Почти каждый день, придя в библиотеку, Рокантен встречает там нелепого человечка, с виду мелкого служащего, который прилежно изучает от корки до корки книги, беря их подряд по алфавиту. Медицина, география, физика, история – все отрасли знания усваиваются вперемешку по мере продвижения от одной буквы к другой. Самоучка, пока застрявший где-то между «л» и «м», уповает на то, что по завершении своего «алфавитного» образования он сделается энциклопедистом, будет сведущ во всем на свете, и тогда ему откроется самая последняя правда. Столь несуразное книгочийство призвано в «Тошноте» заострить до нелепицы и тем обнажить сомнительность кабинетного гуманизма с его культом книжной премудрости как основного способа добыть исчерпывающее знание, а следовательно, определить смысл каждой вещи и каждой жизни. Предположение, что таковой существует и его возможно найти, вдохновляет исполненную серьезности и тем подчеркнуто смехотворную затею. Карикатурным Самоучкой Сартр пробует высмеять худосочие книжной культуры. И, шарахаясь в противоположную крайность, отдает предпочтение непосредственному наитию Рокантена, когда поручает ему чохом отринуть этот «хлам».

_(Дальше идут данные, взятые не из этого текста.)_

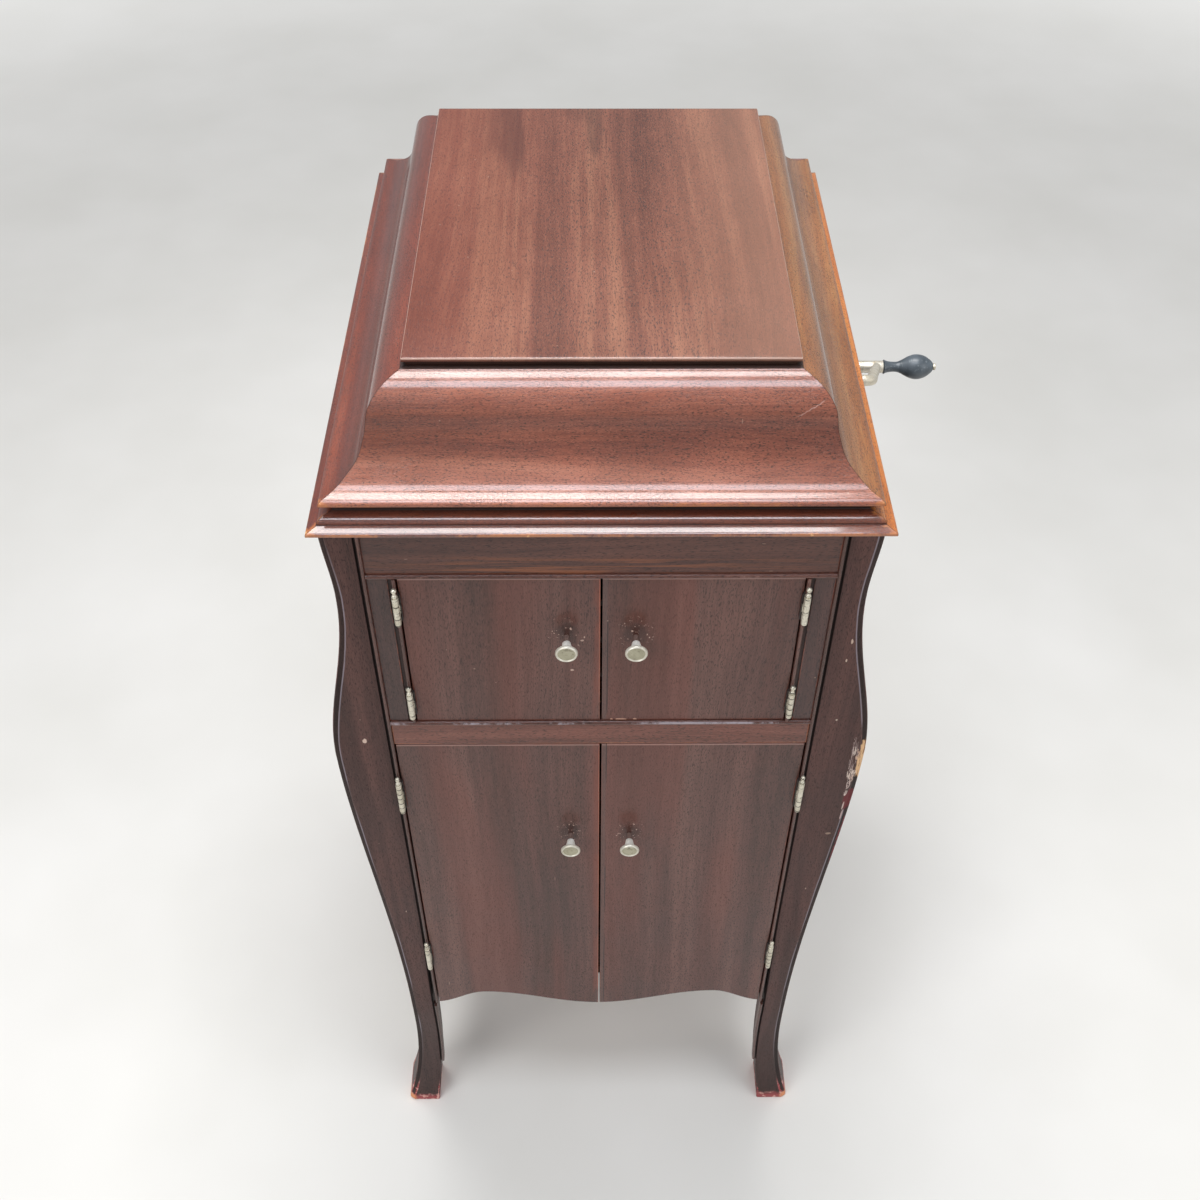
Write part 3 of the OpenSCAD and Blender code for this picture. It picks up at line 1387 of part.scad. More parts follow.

А вслед за этим не менее решительно объявляется беспочвенной и главная ценность гуманизма, с большей или меньшей долей осознанности извлекаемая из предположения, что человек есть самое совершенное чудо природы и вместе с тем доказательство целесообразной устремленности всего сущего. Она, эта ценность, без которой вообще нет гуманизма, как бы он ни толковался, – в благоговении перед личностью ближнего, в возведении братской приязни к себе подобному (для верующих еще и «богоподобному») в степень высшего долга совести, во всем том, что подразумевается под словом «человеколюбие».
Однажды Самоучка, преклоняющийся перед ученостью своего соседа по читальному залу, интеллигента Рокантена, делает робкую попытку сблизиться с ним и приглашает его пообедать вместе. Во время встречи за столом он, смущаясь и робея, переводит разговор на самое для него заветное – изливает перед собеседником душу в неловком исповедании веры. Сначала снисходительно молчащему, но постепенно выведенному из себя Рокантену приходится выслушать трогательную историю о том, как смолоду душевно одинокий Самоучка, очутившись в германском плену, в один прекрасный день возлюбил товарищей по несчастью, а через них – весь род людской. Случилось это в тесноте и давке толпы пленных, загнанных от дождя в грязный сарай. В первый раз, когда их там заперли, Самоучке сделалось дурно от дыхания соседей, вплотную прижатых друг к другу. Но вскоре, вспоминает он, «мощная радость вдруг поднялась во мне, и я почувствовал, что люблю этих людей как братьев, мне хотелось всех их обнять». С тех пор он неоднократно сам приходил в сарай, сделавшийся для него местом святого причастия. Точно так же он, неверующий – ведь «наука опровергает существование Бога», – ходил затем и в церковь, чтобы вновь и вновь изведать восторг приобщения к соборному братству. А вернувшись с войны, из тех же побуждений записался в ячейку социал-демократов.
Чем воодушевленнее изливается Самоучка, не подозревая, что имеет дело отнюдь не с единомышленником, тем злее досада слушателя, опознающего в собеседнике одного из «гуманистов… которые посвящают благу униженных свою пресловутую классическую культуру». В памяти Рокантена всплывает чреда знакомых и постылых ему «жалельщиков» – благодетелей человечества: «гуманист-философ, который соболезнующе склоняется над своими меньшими братьями и испытывает чувство ответственности за их участь; гуманист, любящий людей такими, какие они есть, и гуманист, любящий их такими, какими они должны быть; тот, кто желает их спасти с их согласия, и тот, кто намерен спасать их вопреки им самим; кто жаждет сложить о них новые мифы и кто довольствуется старыми; кто любит человека в его смертности и кто любит в нем жизнь; гуманист веселый, всегда с прибауткой наготове, и гуманист мрачный, вечно встречающийся на похоронах. И все они ненавидят друг друга – конечно, не как представителей человеческого рода, а как индивидов».